I eventually stopped feeling a victim of life when I found yoga at the ripe ol' age of 30. When I started to see yoga beyond the poses, I saw so many parallels to what had really saved my life as a young teenager: religion, in particular Sufism. The idea that what you seek, you find within yourself. I had a choice. Keep looking for a solution on the outside, or seek and find balance within. On reflection this was all unconscious. One decision just created another.
I later found an Osho translation and commentary of the works of Bahauddin, a Sufi master, and it had a profound impact on the man I would become. Bahauddin taught that the real journey is safar dar watan, the journey within one's own self. Alongside Goraknath's Die, O Yogi, Die, both spoke at length about dying as you are and being reborn as you should be. The constant theme was that you cannot change the past. And unless you act in the present, your future will be written for you.
I realised that if I didn't do something, however small and insignificant it seemed, I would soon become an old man, still a victim of the dirt that I felt life had thrown at me.
Through the baby steps of trying not to feel like a victim of my circumstances, I began to understand that life isn't some grand quest for answers. It's a voyage of self-discovery (as is Yoga). The sufi's say it's an expedition through your own heart and to really FEEL the raw truth of being alive. The most introspective of us are often those that have been hurt the most. Which is why being inside our own heads can feel so overwhelming. But its only through that self reflection, self analysis and self study that we see the clear sky of our own minds. We have to sit long enough for the clouds to pass 🌧️

When I finally began to find that feeling of peace, that I wasn't a victim and in fact, I am so unbelievably grateful to life, it changed how I showed up in every other part of my life. And I was lucky too that on that path, I met some people whom I will be indebted too for my whole life. But I don't feel it was luck. They were choices.
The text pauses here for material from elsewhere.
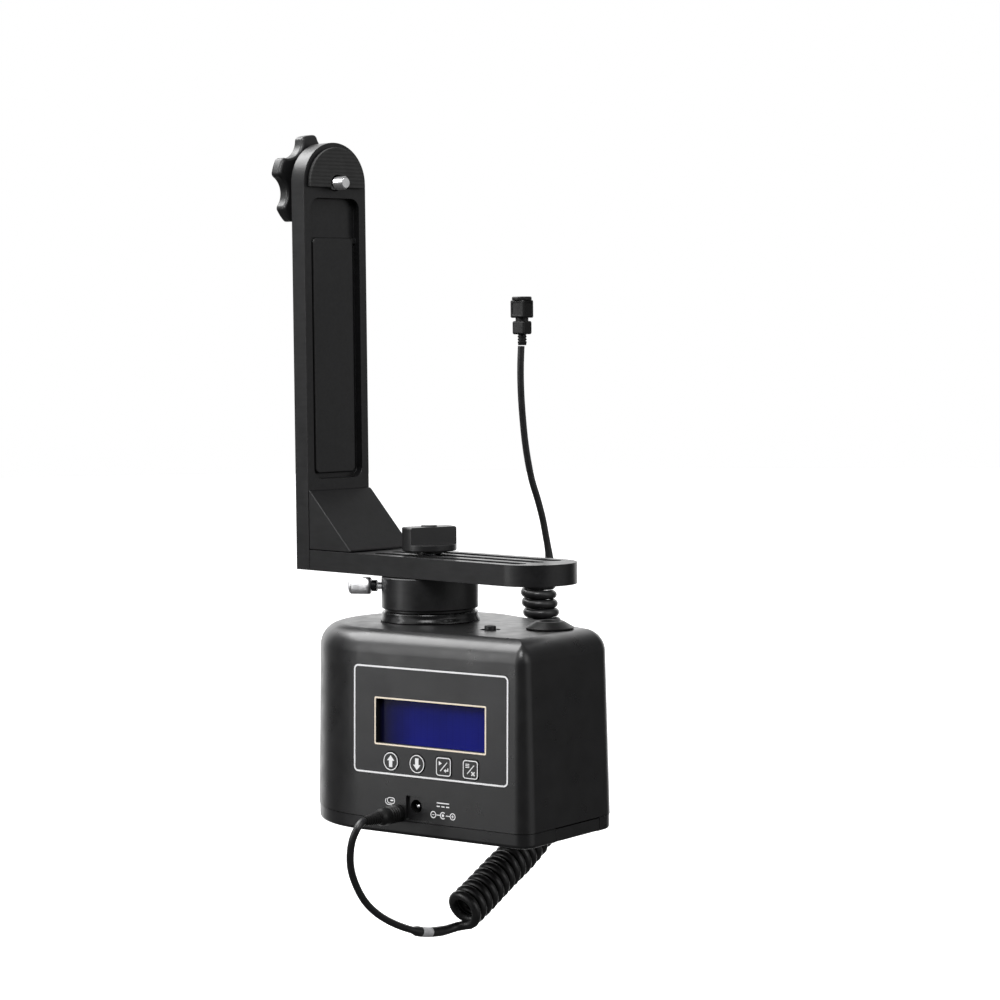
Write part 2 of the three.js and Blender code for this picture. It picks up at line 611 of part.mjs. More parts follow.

I still reflect my trauma most days. I try to be better: a better person, friend, husband, and dad. Do I always succeed? No. Often I fail miserably. But I am only human. Gabor Maté once said he still reacted childishly today as a reaction to his own childhood trauma at eighty years of age. It happens. But the daily work is what helps us recognise that and strive to do better.
My first seed was embarrassingly small. I picked up a book I had no business reading. I sat with the ideas I barely understood, and just kept doing the work of trying to be better. That was it. Nothing dramatic. But when I look back now, that was the moment the ground shifted.
We cannot change the past. If we dwell too long in it, we can start drowning in our own sorrow. Believe me. The art to life it appears, is to leave it behind like it belonged to someone else, and make the first step today. I honestly cannot see myself in my younger days anymore. Which is why I can talk about it without getting emotional.
And that first step today doesn’t need to be big 🦶🏽. Pick up a book . Get back to yoga. Write your first blog. Do the thing you have been putting off.
If life has handed you dirt. Go plant some seeds.